- CHALLENGE
Exactly the lines from the one that contains "Turn this picture" to the one that contains "---- Driving dimensions", both lines included, should be copied, and no others.

- RECORD LIST

━━━━━━━━━━━━━━━━━━━━

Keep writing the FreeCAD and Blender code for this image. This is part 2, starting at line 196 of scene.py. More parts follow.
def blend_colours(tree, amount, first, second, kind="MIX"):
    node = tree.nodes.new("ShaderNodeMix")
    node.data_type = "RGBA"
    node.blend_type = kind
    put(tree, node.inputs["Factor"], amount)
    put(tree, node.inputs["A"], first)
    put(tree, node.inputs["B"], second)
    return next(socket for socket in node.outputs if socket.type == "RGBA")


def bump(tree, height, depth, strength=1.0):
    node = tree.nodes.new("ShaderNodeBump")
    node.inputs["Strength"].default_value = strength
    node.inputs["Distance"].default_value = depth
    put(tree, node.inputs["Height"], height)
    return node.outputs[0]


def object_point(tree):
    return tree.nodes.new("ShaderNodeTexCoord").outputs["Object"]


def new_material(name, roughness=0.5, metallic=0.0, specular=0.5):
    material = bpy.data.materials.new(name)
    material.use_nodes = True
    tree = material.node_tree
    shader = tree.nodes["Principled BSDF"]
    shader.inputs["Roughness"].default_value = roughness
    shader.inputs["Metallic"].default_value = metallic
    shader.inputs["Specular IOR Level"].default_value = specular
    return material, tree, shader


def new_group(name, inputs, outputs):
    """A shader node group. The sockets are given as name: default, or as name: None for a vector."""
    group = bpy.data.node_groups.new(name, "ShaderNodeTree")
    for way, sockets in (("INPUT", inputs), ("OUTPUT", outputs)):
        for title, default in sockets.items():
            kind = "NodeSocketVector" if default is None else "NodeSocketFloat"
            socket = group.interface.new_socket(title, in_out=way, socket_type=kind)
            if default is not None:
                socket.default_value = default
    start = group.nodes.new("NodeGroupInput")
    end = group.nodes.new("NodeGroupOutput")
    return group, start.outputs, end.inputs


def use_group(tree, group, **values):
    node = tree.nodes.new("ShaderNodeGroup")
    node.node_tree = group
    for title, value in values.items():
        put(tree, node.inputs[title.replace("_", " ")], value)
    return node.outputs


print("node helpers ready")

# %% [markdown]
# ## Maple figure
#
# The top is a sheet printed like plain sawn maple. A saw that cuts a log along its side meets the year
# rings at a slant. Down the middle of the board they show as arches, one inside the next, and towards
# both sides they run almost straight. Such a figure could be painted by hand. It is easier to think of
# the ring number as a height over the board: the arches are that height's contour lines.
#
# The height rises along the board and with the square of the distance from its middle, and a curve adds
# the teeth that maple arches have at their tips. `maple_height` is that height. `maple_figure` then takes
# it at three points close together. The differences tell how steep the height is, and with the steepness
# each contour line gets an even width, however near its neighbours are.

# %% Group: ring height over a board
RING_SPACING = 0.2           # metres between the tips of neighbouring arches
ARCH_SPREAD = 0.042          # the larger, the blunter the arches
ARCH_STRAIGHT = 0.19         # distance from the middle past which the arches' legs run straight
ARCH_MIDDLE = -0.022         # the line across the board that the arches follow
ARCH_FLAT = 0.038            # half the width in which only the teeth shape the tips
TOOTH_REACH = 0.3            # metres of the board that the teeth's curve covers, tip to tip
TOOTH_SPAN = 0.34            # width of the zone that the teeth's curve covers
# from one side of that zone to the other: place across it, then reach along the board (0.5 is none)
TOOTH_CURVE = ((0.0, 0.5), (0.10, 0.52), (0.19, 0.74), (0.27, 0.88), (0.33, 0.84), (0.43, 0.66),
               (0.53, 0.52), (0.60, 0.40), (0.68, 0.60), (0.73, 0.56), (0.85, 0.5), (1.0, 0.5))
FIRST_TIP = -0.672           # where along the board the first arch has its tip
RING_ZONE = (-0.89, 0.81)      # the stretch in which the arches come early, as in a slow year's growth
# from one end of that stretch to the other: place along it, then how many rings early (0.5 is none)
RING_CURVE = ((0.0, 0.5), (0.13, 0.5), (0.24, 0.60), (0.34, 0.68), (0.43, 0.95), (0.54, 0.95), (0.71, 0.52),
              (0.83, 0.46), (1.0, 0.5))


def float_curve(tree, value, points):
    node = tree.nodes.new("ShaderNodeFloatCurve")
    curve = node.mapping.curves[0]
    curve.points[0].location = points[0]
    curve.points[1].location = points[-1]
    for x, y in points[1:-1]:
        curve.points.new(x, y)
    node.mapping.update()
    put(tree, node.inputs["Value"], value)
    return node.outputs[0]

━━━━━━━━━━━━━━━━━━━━

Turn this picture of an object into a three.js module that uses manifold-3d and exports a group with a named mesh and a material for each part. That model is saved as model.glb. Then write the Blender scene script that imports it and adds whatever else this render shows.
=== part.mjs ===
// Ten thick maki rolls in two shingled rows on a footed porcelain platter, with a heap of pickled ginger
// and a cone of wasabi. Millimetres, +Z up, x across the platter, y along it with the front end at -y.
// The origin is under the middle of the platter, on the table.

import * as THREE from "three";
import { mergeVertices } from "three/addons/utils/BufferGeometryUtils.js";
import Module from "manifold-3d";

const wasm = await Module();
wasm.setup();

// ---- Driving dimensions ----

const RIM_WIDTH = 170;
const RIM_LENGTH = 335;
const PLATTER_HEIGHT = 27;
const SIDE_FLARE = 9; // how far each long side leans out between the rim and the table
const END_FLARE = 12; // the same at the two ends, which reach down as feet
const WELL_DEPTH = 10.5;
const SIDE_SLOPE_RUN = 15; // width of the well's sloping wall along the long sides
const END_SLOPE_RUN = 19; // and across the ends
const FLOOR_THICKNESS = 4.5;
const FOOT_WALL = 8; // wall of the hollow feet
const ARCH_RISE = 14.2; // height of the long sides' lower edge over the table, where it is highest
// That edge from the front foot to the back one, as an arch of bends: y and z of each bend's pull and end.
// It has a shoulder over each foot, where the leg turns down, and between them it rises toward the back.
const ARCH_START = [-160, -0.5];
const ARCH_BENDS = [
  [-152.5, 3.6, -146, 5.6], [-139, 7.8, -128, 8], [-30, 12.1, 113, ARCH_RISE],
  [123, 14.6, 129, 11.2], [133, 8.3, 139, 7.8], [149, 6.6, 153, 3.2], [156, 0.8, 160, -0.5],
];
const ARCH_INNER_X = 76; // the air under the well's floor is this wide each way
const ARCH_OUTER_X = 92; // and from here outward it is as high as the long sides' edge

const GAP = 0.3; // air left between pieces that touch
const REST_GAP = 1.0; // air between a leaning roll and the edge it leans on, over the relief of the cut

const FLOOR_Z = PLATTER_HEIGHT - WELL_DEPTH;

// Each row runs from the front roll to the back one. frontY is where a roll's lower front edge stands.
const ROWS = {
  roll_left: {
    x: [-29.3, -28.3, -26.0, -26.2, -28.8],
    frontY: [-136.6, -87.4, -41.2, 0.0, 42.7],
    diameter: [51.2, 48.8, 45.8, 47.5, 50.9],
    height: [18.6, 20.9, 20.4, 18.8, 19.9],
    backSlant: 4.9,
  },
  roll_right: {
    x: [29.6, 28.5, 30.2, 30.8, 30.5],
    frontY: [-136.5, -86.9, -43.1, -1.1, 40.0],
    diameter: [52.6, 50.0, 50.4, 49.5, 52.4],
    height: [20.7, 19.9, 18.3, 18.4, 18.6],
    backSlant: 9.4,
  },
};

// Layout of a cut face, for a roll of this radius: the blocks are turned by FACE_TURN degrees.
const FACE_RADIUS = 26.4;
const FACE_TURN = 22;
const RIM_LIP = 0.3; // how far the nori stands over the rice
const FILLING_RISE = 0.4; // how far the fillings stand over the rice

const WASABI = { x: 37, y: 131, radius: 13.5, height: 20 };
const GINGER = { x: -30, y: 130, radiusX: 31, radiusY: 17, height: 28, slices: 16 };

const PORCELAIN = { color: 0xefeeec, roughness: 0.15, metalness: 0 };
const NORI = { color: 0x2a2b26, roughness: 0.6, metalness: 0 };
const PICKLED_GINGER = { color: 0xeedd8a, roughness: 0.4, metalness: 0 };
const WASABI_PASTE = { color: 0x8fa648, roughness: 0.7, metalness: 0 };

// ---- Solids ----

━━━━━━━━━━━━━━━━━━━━

- CORRECT ANSWER
Turn this picture of an object into a three.js module that uses manifold-3d and exports a group with a named mesh and a material for each part. That model is saved as model.glb. Then write the Blender scene script that imports it and adds whatever else this render shows.
=== part.mjs ===
// Ten thick maki rolls in two shingled rows on a footed porcelain platter, with a heap of pickled ginger
// and a cone of wasabi. Millimetres, +Z up, x across the platter, y along it with the front end at -y.
// The origin is under the middle of the platter, on the table.

import * as THREE from "three";
import { mergeVertices } from "three/addons/utils/BufferGeometryUtils.js";
import Module from "manifold-3d";

const wasm = await Module();
wasm.setup();

// ---- Driving dimensions ----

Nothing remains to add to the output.